So far on this trip, we have been to two aquariums; The Shedd in Chicago, and the National Aquarium in Baltimore. Though they were both cool, I don’t think that even added together they equal the Monterey Bay Aquarium. But that is so amazingly awesome that even less than half of it is still amazing.
Both aquariums had green sea turtles. Nickel, named because a nickel was found in his stomach when he was rescued, was smaller, but he had all his flippers. The Baltimore turtle had only three, but I was so busy marvelling at her size that I didn’t notice until someone pointed it out to me. She was longer than the diver who was feeding her, and her shell was the size of a tire.
Another similarity was that they both had dolphin shows and stingray petting. At the National aquarium however, there was nothing telling you when the shows were, or even telling you that they had dolphins, so we missed that. I missed the show at the Shedd too, while I was looking for the stingray petting. I never found it. At the other aquarium however, they had a tank with skates, horseshoe crabs, and stingrays. The tail barbs on the stingrays were clipped, which is good, because a sting from one is so painful, fishermen in the Amazon call them “wish you were dead fish.” There was also a tank with moonjellies they let you poke, because unlike other jellyfish, their stings are so small you can’t even feel them.
The National Aquarium had more sharks. Shark alley, a three level exhibit where the sharks and sawfish were literally swimming all around you was awesome. I’d never seen a sawfish before, and they are the weirdest things. There were also a few giant pufferfish, who wore the silliest expressions. Zoe the leopard shark only swam in tight circles for the entire time we watched her.
The Shedd had more marine mammals, including sea otters, seals, and the beluga whale tank I once threw my ragdoll in when I was a baby. True story.
They also had a special exhibit about amphibians. It had a large variety of poison dart frogs, as well as a giant Japanese salamander.

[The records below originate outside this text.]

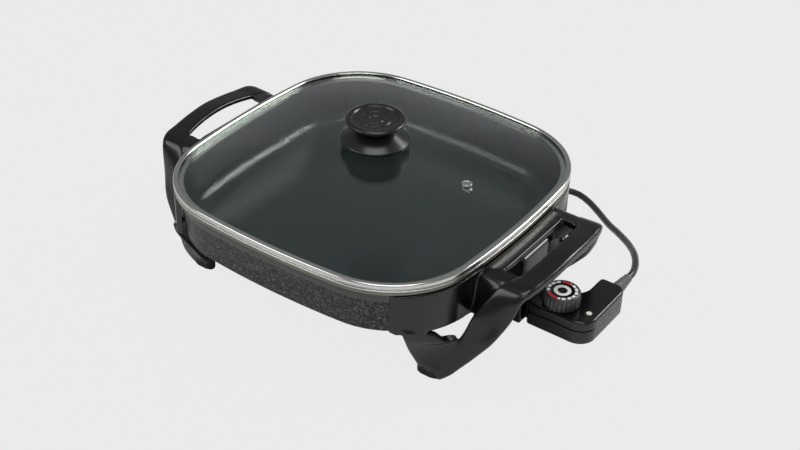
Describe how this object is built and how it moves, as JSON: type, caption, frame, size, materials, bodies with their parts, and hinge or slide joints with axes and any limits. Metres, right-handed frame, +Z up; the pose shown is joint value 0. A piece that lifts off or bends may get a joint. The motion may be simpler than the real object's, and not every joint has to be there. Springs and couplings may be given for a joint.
{
  "type": "electric skillet",
  "caption": "Square bow-sided electric skillet on leg handles, with a domed glass lid and a plug-in heat control on a cord.",
  "frame": {"origin": "on the floor under the middle of the skillet's box, cord left out", "axes": "+X towards the handle that takes the heat control, +Z up"},
  "size_m": [0.4469, 0.4441, 0.1666],
  "materials": {
    "nonstick_pan": "speckled non-stick coating over cast aluminium",
    "element_sheath": "dull heater sheath",
    "steatite": "unglazed insulator",
    "plated_pins": "nickel plated",
    "phenolic": "moulded phenolic, semi-gloss",
    "screw_steel": "zinc plated",
    "tempered_glass": "clear tempered glass",
    "steel_band": "rolled stainless steel, polished",
    "knob_plastic": "moulded phenolic, gloss",
    "silicone": "matte silicone",
    "control_plastic": "moulded phenolic, semi-gloss",
    "contact_brass": "stamped brass",
    "thermostat_metal": "spring metal",
    "lens_plastic": "tinted clear lens",
    "lamp_glass": "neon lamp",
    "dial_plastic": "moulded, fluted",
    "dial_print": "printed rings on black",
    "cord_rubber": "matte cord jacket",
    "plug_plastic": "moulded plug"
  },
  "bodies": {
    "skillet": {"pan": "nonstick_pan", "heating_element": "element_sheath", "terminal_block": "steatite", "terminal_pins": "plated_pins", "control_side_handle": "phenolic", "plain_side_handle": "phenolic", "handle_screws": "screw_steel", "handle_washers": "screw_steel"},
    "lid": {"lid_glass": "tempered_glass", "lid_rim": "steel_band", "vent_grommet": "steel_band", "knob_base": "knob_plastic", "knob_cap": "knob_plastic", "knob_gasket": "silicone", "knob_washer": "screw_steel", "knob_screw": "screw_steel"},
    "heat_control": {"control_upper_shell": "control_plastic", "control_lower_shell": "control_plastic", "control_nose": "control_plastic", "contact_sleeves": "contact_brass", "probe_tube": "plated_pins", "thermostat_frame": "steatite", "bimetal_strip": "thermostat_metal", "contact_arm": "contact_brass", "wire_terminals": "contact_brass", "control_screws": "screw_steel", "indicator_lens": "lens_plastic", "indicator_lamp": "lamp_glass", "cord_strain_relief": "cord_rubber", "power_cord": "cord_rubber", "cord_coil": "cord_rubber", "cord_end": "cord_rubber", "cord_tie": "silicone", "plug_body": "plug_plastic", "plug_blades": "plated_pins"},
    "temperature_dial": {"dial": "dial_plastic", "dial_face": "dial_print", "dial_spindle": "plated_pins"}
  },
  "joints": [
    {"name": "lid_lift", "type": "slide", "parent": "skillet", "child": "lid", "axis": [0, 0, 1], "range_m": [0, 0.12]},
    {"name": "control_pull", "type": "slide", "parent": "skillet", "child": "heat_control", "axis": [1, 0, 0], "range_m": [0, 0.125]},
    {"name": "dial_turn", "type": "hinge", "parent": "heat_control", "child": "temperature_dial", "pos_m": [0.1875, 0, 0.06], "axis": [0, 0, 1], "range_deg": [0, 290]}
  ]
}
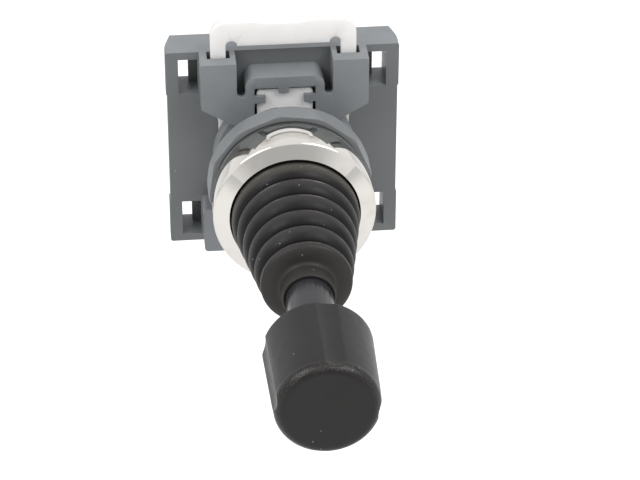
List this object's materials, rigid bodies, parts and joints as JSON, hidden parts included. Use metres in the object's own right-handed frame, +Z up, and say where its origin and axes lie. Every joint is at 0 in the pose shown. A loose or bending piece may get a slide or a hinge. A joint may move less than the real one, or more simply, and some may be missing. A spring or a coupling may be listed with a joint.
{
  "type": "panel joystick",
  "caption": "Panel joystick with a rubber boot and a knob, a gimbal that pushes plungers, a fixing ring, and a contact-block adapter locked by a bail.",
  "frame": {"origin": "on the stick's axis, in the plane of the panel's front face, which is the gasket's rear face", "axes": "+Z up, -Y along the stick towards the operator, +X to the operator's right"},
  "size_m": [0.044, 0.0942, 0.0483],
  "materials": {
    "bezel_chrome": "polished chrome plate",
    "gasket_rubber": "matte black rubber",
    "barrel_black": "black moulded plastic",
    "steel": "turned steel",
    "boot_rubber": "black moulded rubber, soft sheen",
    "pin_steel": "ground steel pin",
    "natural_nylon": "natural nylon",
    "hub_black": "black acetal",
    "sleeve_black": "glossy black plastic",
    "knob_black": "matte black plastic, fine grain on the end",
    "brass": "turned brass",
    "spring_steel": "drawn spring wire",
    "screw_steel": "zinc-plated steel",
    "plunger_white": "natural acetal",
    "washer_grey": "dark grey plastic",
    "ring_grey": "grey moulded plastic",
    "adapter_grey": "grey moulded plastic, fine satin",
    "insert_pale": "pale grey plastic",
    "bail_white": "natural translucent plastic"
  },
  "bodies": {
    "housing": {"bezel": "bezel_chrome", "gasket": "gasket_rubber", "barrel": "barrel_black", "stop_plate": "steel", "boot_clamp_ring": "steel", "boot": "boot_rubber", "gimbal_pins": "pin_steel", "guide_plate": "natural_nylon", "rear_cap": "barrel_black", "cap_screws": "screw_steel", "adapter": "adapter_grey", "locating_insert": "insert_pale", "return_spring": "spring_steel", "spring_up": "spring_steel", "spring_down": "spring_steel", "spring_left": "spring_steel", "spring_right": "spring_steel"},
    "gimbal": {"gimbal_ring": "natural_nylon", "hub_pins": "pin_steel"},
    "stick": {"pivot_hub": "hub_black", "stick_rod": "steel", "stick_sleeve": "sleeve_black", "knob": "knob_black", "knob_insert": "brass", "swash_plate": "steel", "push_nut": "spring_steel"},
    "plunger_up": {"plunger_up": "plunger_white"},
    "plunger_down": {"plunger_down": "plunger_white"},
    "plunger_left": {"plunger_left": "plunger_white"},
    "plunger_right": {"plunger_right": "plunger_white"},
    "washer": {"pressure_washer": "washer_grey"},
    "ring": {"fixing_ring": "ring_grey"},
    "bail": {"bail": "bail_white"}
  },
  "joints": [
    {"name": "tilt_up_down", "type": "hinge", "parent": "housing", "child": "gimbal", "pos_m": [0, 0.002, 0], "axis": [1, 0, 0], "range_deg": [-15, 15], "stiffness_Nm_per_rad": 1.2, "deforming": ["boot", "return_spring"]},
    {"name": "tilt_left_right", "type": "hinge", "parent": "gimbal", "child": "stick", "pos_m": [0, 0.002, 0], "axis": [0, 0, 1], "range_deg": [-15, 15], "stiffness_Nm_per_rad": 1.2, "deforming": ["boot", "return_spring"]},
    {"name": "plunger_up_slide", "type": "slide", "parent": "housing", "child": "plunger_up", "axis": [0, 1, 0], "range_m": [-0.00165, 0.00165], "deforming": ["spring_up"]},
    {"name": "plunger_down_slide", "type": "slide", "parent": "housing", "child": "plunger_down", "axis": [0, 1, 0], "range_m": [-0.00165, 0.00165], "deforming": ["spring_down"]},
    {"name": "plunger_left_slide", "type": "slide", "parent": "housing", "child": "plunger_left", "axis": [0, 1, 0], "range_m": [-0.00165, 0.00165], "deforming": ["spring_left"]},
    {"name": "plunger_right_slide", "type": "slide", "parent": "housing", "child": "plunger_right", "axis": [0, 1, 0], "range_m": [-0.00165, 0.00165], "deforming": ["spring_right"]},
    {"name": "ring_thread", "type": "slide", "parent": "housing", "child": "washer", "axis": [0, 1, 0], "range_m": [0, 0.005]},
    {"name": "ring_turn", "type": "hinge", "parent": "washer", "child": "ring", "pos_m": [0, 0.0028, 0], "axis": [0, 1, 0], "range_deg": [0, 1200.01]},
    {"name": "bail_lift", "type": "slide", "parent": "housing", "child": "bail", "axis": [0, 0, 1], "range_m": [0, 0.007]}
  ],
  "couplings": [
    {"joint": "plunger_up_slide", "follows": "tilt_up_down", "m_per_rad": -0.00627},
    {"joint": "plunger_down_slide", "follows": "tilt_up_down", "m_per_rad": 0.00627},
    {"joint": "plunger_left_slide", "follows": "tilt_left_right", "m_per_rad": -0.00627},
    {"joint": "plunger_right_slide", "follows": "tilt_left_right", "m_per_rad": 0.00627},
    {"joint": "ring_turn", "follows": "ring_thread", "rad_per_m": 4188.8}
  ]
}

But my favorite exhibit was the jellyfish in Baltimore. They had upside-down jellies, who, instead of floating around, affix their bells (the top part) to hard objects like rocks, and wave their tentacles around waiting for food to come to them. Brown blubber jellyfish look like the Oxiclean scrubbing bubbles things. I couldn’t stop laughing when I was watching them. Jellyfish are the living lava lamps of the animal world. There was another tank of moonjellies too. One cool thing about moon jellies is that they’re translucent, so you can see right into their stomachs, which look like flowers on the top of their bells. Usually full of orange or blue zooplankton, they range from having four to six “petals” or stomach compartments, and no one is sure what causes the variation. The aquarium obviously didn’t have any on display, but box jellies are the evil cousin of moon jellies. Clear and small, they live in Australian waters, and are the most poisonous animals in the world. A single sting from one can kill a human in less than twenty minutes. The more visible and less deadly Australian white-spotted jellyfish was on display, and looked nearly as ridiculous as the blubber bots.
Though both aquariums are expensive, over forty dollars a ticket, I think they were worth it. Be sure to manage your time wisely, and go see the dolphin shows we missed.